12.1 This Communications Strategy has outlined what will happen in the event of an outbreak. However, there are a range of measures that can be put in place in advance of an outbreak that will help in the Strategy's implementation.
12.2 It is essential to develop an understanding of how other organisations will respond in an outbreak. Scottish Government, APHA, other administrations, operational partners and key industry stakeholders exercise together regularly to test contingency plans and procedures. As well as rehearsing the functions that would be delivered, these exercises provide an opportunity to test the Communications Strategy and identify any issues or gaps. Building a clear mutual understanding of roles and responsibilities helps foster a co-ordinated approach to communications in the event of a disease outbreak.

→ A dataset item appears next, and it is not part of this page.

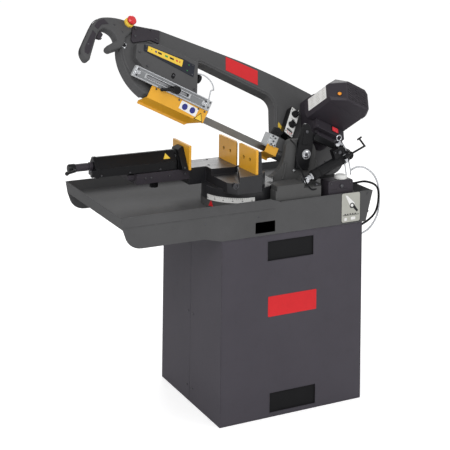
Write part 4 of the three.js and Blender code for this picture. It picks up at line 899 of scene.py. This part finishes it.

Engagement with stakeholders
12.3 During any disease outbreak, information will enter the public domain from a variety of sources and much of this will flow from stakeholder organisations. These bodies have an important role in reinforcing Scottish Government messages, as well as communicating to their own members and audiences. The Scottish Government's Animal Health and Welfare Division has well established and clear lines of communication with Scottish stakeholder groups and is committed to two-way communications with stakeholders.
12.4 Stakeholders have an important role to play during an outbreak in terms of supporting the disease response, as well as communicating messages to their own members and audiences. Advance notice allows them to prepare internally and activate their own contingency procedures, as well as giving them access to essential information. Failing to engage with all stakeholders in the early stages of a disease outbreak could hinder the response efforts. Therefore, it is essential to identify the target audiences, the level of information they require and the best ways of communicating with them. A communications matrix (see Appendix A) has been included to help ensure that communications are tailored to the relevant audiences and delivered by the most appropriate means.

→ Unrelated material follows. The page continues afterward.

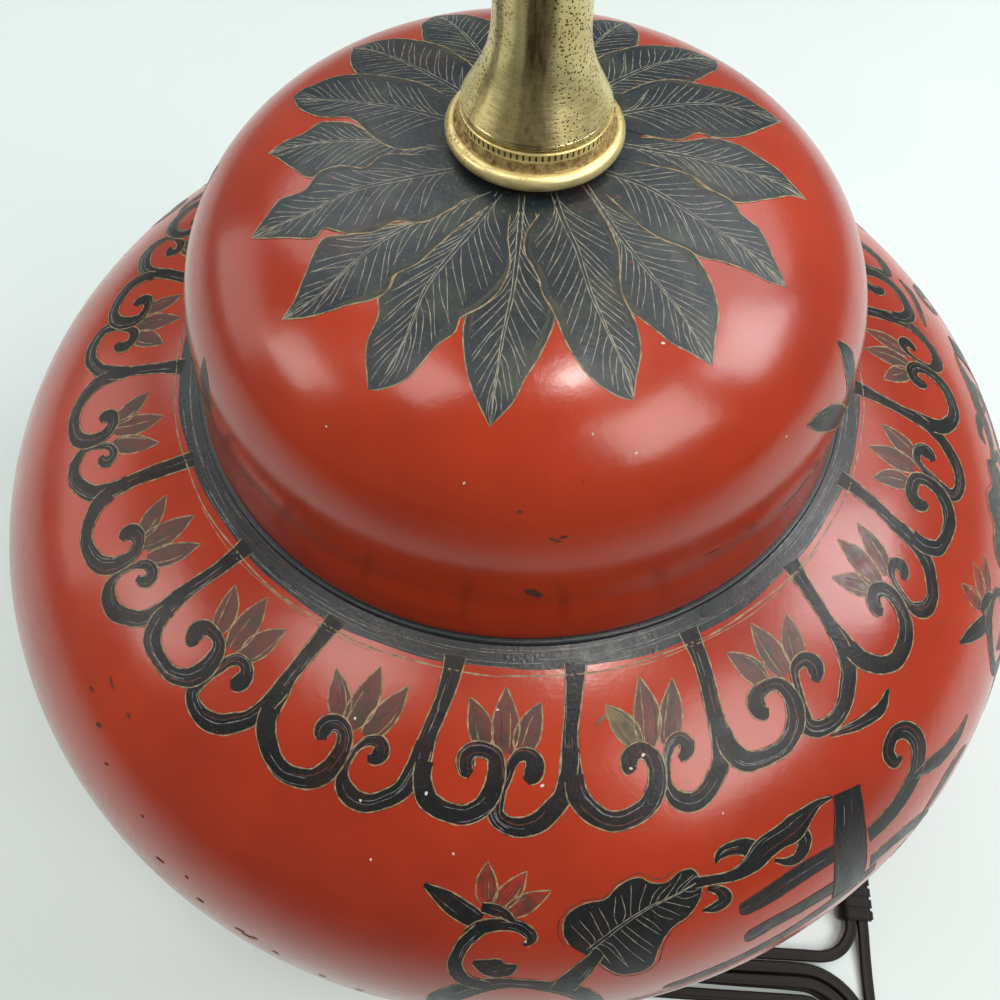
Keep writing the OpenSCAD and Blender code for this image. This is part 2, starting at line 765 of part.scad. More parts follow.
// Finial: foot, waist, ball and tip, bored for the stud
module finial() {
    z0 = leg_z + joint_gap + harp_h + hub_h / 2 + disc_top_t + joint_gap;
    neck_top = finial_h / 3;
    neck_r_top = finial_waist_r + metal_t;
    ball_z = neck_top + sqrt(finial_ball_r * finial_ball_r - neck_r_top * neck_r_top);
    waist = cubic_curve([finial_foot_r, disc_top_t], [finial_waist_r, 2 * disc_top_t],
        [finial_waist_r, neck_top - disc_top_t], [neck_r_top, neck_top], 10);
    low = acos(neck_r_top / finial_ball_r) - 4;
    color("goldenrod") translate([0, 0, z0]) difference() {
        rotate_extrude() polygon(concat(
            [[0, 0], [finial_foot_r, 0]],
            waist,
            arc([0, ball_z], finial_ball_r, -low, 68, 18),
            arc([0, finial_h - finial_tip_r], finial_tip_r, -50, 90, 10)));
        translate([0, 0, -over]) cylinder(r = stud_r + run_clear, h = finial_bore_h + over);
    }
}

// Two insulated wires from the bushing, through the base and up the rod into the cap
module inner_leads() {
    top_z = rod_top + core_wire_gap;
    color("dimgray") for (side = [-1, 1]) {
        rotate([0, 0, cord_angle]) translate([lead_bend, side * core_wire_gap, lead_z])
            rotate([0, 90, 0]) cylinder(r = core_wire_r, h = base_r - bushing_in - lead_bend);
        rotate([0, 0, cord_angle]) translate([lead_bend, side * core_wire_gap, lead_z + lead_bend])
            rotate([90, 0, 0]) rotate([0, 0, 180]) rotate_extrude(angle = 90)
                translate([lead_bend, 0]) circle(r = core_wire_r, $fn = 32);
        rotate([0, 0, cord_angle]) translate([0, side * core_wire_gap, lead_z + lead_bend])
            cylinder(r = core_wire_r, h = top_z - lead_z - lead_bend);
    }
}

// Sweeps a flat oval along points that lie close to level, with closed ends
module cord_tube(path, sides) {
    n = len(path);
    wide = cord_w / 2;
    tall = cord_t / 2 / (sides == 6 ? sin(60) : cos(180 / sides));
    shift = sides == 6 ? 0 : 180 / sides;
    across = sides == 6 ? wide : wide / cos(180 / sides);
    function heading(i) = let (d = path[min(i + 1, n - 1)] - path[max(i - 1, 0)]) d / norm(d);
    points = [for (i = [0:n - 1]) let (
            t = heading(i),
            s = cross([0, 0, 1], t) / norm(cross([0, 0, 1], t)),
            u = cross(t, s))
        for (k = [0:sides - 1]) let (a = shift + 360 * k / sides)
            path[i] + across * cos(a) * s + tall * sin(a) * u];
    walls = [for (i = [0:n - 2], k = [0:sides - 1]) let (
            a = i * sides + k,
            b = i * sides + (k + 1) % sides)
        each [[a, b, b + sides], [a, b + sides, a + sides]]];
    caps = [
        for (k = [1:sides - 2]) [0, k + 1, k],
        for (k = [1:sides - 2]) let (e = (n - 1) * sides) [e, e + k, e + k + 1]];
    polyhedron(points, [for (f = concat(walls, caps)) [f[0], f[2], f[1]]]);
}

module cord_lead() {
    color("saddlebrown") cord_tube(lead_route, cord_sides);
}

module cord_tail() {
    color("saddlebrown") cord_tube(tail_route, cord_sides);
}

// Place on a loop of a given fold radius, i rings after its rightmost point, clockwise
function on_loop(i, r) =
    i < 4 ? [run_half + r * cos(22.5 * i), -r * sin(22.5 * i)] :
    i < 8 ? [run_half * (1 - (i - 4) / 2), -r] :
    i < 16 ? [-run_half - r * sin(22.5 * (i - 8)), -r * cos(22.5 * (i - 8))] :
    i < 20 ? [run_half * ((i - 16) / 2 - 1), r] :
    [run_half + r * sin(22.5 * (i - 20)), r * cos(22.5 * (i - 20))];

// Fold radius after t loops: steadily in, quickly to the waist, level there, and out again
waist_at = spiral_loops + 0.5;
whole = 2 * spiral_loops + 1.5;
function folded(t) =
    t < spiral_loops ? fold_r + (fold_in_r - fold_r) * t / spiral_loops :
    t < waist_at ? fold_in_r + (fold_waist_r - fold_in_r) * 2 * (t - spiral_loops) :
    t < waist_at + 0.5 ? fold_waist_r :
    t < waist_at + 1 ? fold_waist_r + (fold_in_r - fold_waist_r) * 2 * (t - waist_at - 0.5) :
    fold_in_r + (fold_out_r - fold_in_r) * (t - waist_at - 1) / (whole + 8 / loop_rings - waist_at - 1);

// Height after t loops: the climb is along the top run at the waist
climb_at = waist_at + 4 / loop_rings;
function layer(t) = layer_z[0] + (layer_z[1] - layer_z[0])
    * max(0, min(1, (t - climb_at) * loop_rings / 4));

hank_rings = whole * loop_rings + 8;
hank_path = concat(
    [[hank_at[0] + run_half + fold_r, hank_at[1] + end_run, layer_z[0]]],
    [for (k = [0:hank_rings]) let (t = k / loop_rings, p = on_loop(k % loop_rings, folded(t)))
        [hank_at[0] + p[0], hank_at[1] + p[1], layer(t)]],
    [[hank_at[0] + run_half + end_run, hank_at[1] + fold_out_r, layer_z[1]]]);

module cord_hank() {
    color("saddlebrown") cord_tube(hank_path, hank_sides);
}

// Least gap of the hank to itself: the larger of the gap beside and the gap above
function gap(p, q) = max(norm([p[0] - q[0], p[1] - q[1]]) - cord_w, abs(p[2] - q[2]) - cord_t);
hank_gap = min([for (i = [0:hank_rings - loop_rings / 2]) for (j = [i + loop_rings / 2:hank_rings])
    gap(hank_path[i], hank_path[j])]);
echo(hank_least_gap = hank_gap);
echo(hank_length = sum_of([for (i = [1:len(hank_path) - 1]) norm(hank_path[i] - hank_path[i - 1])]));
function sum_of(list, i = 0) = i < len(list) ? list[i] + sum_of(list, i + 1) : 0;

// Tie: four laps round the two strands, lying across them
module cord_tie() {
    length = tie_laps * tie_pitch;
    color("saddlebrown")
        translate([tie_at[0], tie_at[1], tie_z]) rotate([90, 0, 0]) difference() {
            union() {
                linear_extrude(length) tie_outline(tie_core_t);
                for (i = [0:tie_laps - 1])
                    translate([0, 0, i * tie_pitch + (tie_pitch - tie_rib) / 2])
                        linear_extrude(tie_rib) tie_outline(tie_t);
            }
            translate([0, 0, -over]) linear_extrude(length + 2 * over) tie_outline(0);
        }
}

// Oval round both strands, grown by the thickness of the lap
module tie_outline(t) {
    r = cord_t / 2 + tie_clear + t;
    half = tie_span / 2 + (cord_w - cord_t) / 2;
    square([2 * half, 2 * r], center = true);
    for (side = [-1, 1]) translate([side * half, 0]) circle(r = r);
}

// Plug: tapered body with grip ribs, lying flat on the table
module plug_body() {
    color("saddlebrown") plug_place() difference() {
        hull() for (z = [-1, 1], y = [-1, 1]) {
            plug_edge(plug_round, y * (plug_neck_w / 2 - plug_round), z);
            plug_edge(plug_l - plug_round, y * (plug_w / 2 - plug_round), z);
        }
        for (side = [-1, 1], i = [0:grip_ribs - 1])
            translate([plug_l / 3 + i * grip_pitch, -plug_w, grip_low(side)])
                cube([grip_w, 2 * plug_w, grip_depth + over]);
        for (side = [-1, 1]) translate([plug_l - blade_in, blade_y(side), -blade_w / 2])
            cube([blade_in + over, blade_t, blade_w]);
    }
}

module plug_place() {
    translate([plug_at[0], plug_at[1], plug_t / 2 + plug_low]) rotate([0, 0, plug_turn]) children();
}

// One of the rounds that the plug's hull is drawn over
module plug_edge(x, y, z) {
    translate([x, y, z * (plug_t / 2 - plug_chamfer) - plug_chamfer])
        cylinder(r = plug_round, h = 2 * plug_chamfer, $fn = 32);
}

// Where a grip groove starts in height, and a blade across the plug
function grip_low(side) = side > 0 ? plug_t / 2 - grip_depth : -plug_t / 2 - over;
function blade_y(side) = side * blade_gap / 2 - blade_t / 2;

module plug_blades() {
    hole_x = plug_l + blade_l - 2 * blade_hole_r - blade_t;
    color("goldenrod") plug_place() for (side = [-1, 1]) difference() {
        translate([plug_l - blade_in, blade_y(side), -blade_w / 2])
            cube([blade_in + blade_l, blade_t, blade_w]);
        translate([hole_x, side * blade_gap / 2 + blade_t, 0]) rotate([90, 0, 0])
            cylinder(r = blade_hole_r, h = 2 * blade_t, $fn = 32);
    }
}

felt_pad();
base_plinth();
base_washer();
base_nut();
centre_rod();
cord_bushing();
jar_body();
jar_lid();
seating_ring();
reeded_ring();
neck_spindle();
lower_collar();
upper_neck();
upper_collar();
harp_saddle();
lock_nut();
socket_cap();
set_screw();
socket_shell();
insulating_sleeve();
socket_core();
screw_shell();
centre_contact();
terminal_screws();
switch_knob();
switch_shaft();
harp_bow();
harp_stud();
harp_ferrule_left();
harp_ferrule_right();
finial();
inner_leads();
cord_lead();
cord_hank();
cord_tail();
cord_tie();
plug_body();
plug_blades();
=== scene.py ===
"""Looks of a table lamp made from a red lacquered ginger jar with a domed lid.

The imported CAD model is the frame. Each operator dresses one group of its pieces, in metres and in
the same place, and the ornament is laid on the lid and the jar as thin painted shapes.
"""

import math
import random
from collections import namedtuple

import bmesh
import bpy
from bpy.props import FloatProperty, FloatVectorProperty, PointerProperty
from mathutils import Matrix, Vector


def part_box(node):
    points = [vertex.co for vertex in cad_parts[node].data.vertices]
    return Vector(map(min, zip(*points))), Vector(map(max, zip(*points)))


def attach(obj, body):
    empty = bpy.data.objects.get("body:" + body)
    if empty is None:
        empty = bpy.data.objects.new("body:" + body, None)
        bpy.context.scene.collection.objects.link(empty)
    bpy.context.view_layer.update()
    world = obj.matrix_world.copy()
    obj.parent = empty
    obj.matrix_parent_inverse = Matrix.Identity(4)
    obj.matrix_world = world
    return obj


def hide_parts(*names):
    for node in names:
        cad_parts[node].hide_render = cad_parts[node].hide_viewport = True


bl_info = {
    "name": "Ginger Jar Lamp",
    "version": (1, 0, 0),
    "blender": (4, 5, 0),
    "location": "3D View > Sidebar > Lamp",
    "description": "Dresses the frame of a lacquered ginger jar lamp and paints its ornament",
    "category": "Object",
}

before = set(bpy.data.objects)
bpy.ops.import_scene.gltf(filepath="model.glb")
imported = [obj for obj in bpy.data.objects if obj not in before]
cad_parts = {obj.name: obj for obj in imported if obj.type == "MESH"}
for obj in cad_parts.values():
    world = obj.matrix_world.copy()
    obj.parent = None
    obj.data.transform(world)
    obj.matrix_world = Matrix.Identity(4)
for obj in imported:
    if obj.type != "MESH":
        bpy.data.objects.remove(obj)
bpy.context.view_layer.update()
MM = 0.001


def srgb(red, green, blue):
    """A colour given as 0 to 255 on screen, as Blender's linear values."""
    parts = [v / 255 for v in (red, green, blue)]
    return tuple(v / 12.92 if v <= 0.04045 else ((v + 0.055) / 1.055) ** 2.4 for v in parts)


def colour(title, shade, words):
    return FloatVectorProperty(name=title, description=words, subtype="COLOR", size=3, min=0, max=1, default=shade)


def length(title, size, words):
    return FloatProperty(name=title, description=words, unit="LENGTH", default=size)


def degrees(title, size, words):
    return FloatProperty(name=title, description=words, subtype="ANGLE", default=math.radians(size))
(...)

12.5 When conducting post-outbreak wash-ups, it is important to get the views of all who were involved in disease control, consequence management and communication activities, including those of stakeholders. This will allow all involved to identify issues relevant to their own strategies, and see how individual approaches to communications complemented those of other organisations. The issues/lessons identified allow all involved to identify improvements and refine their respective communications plans.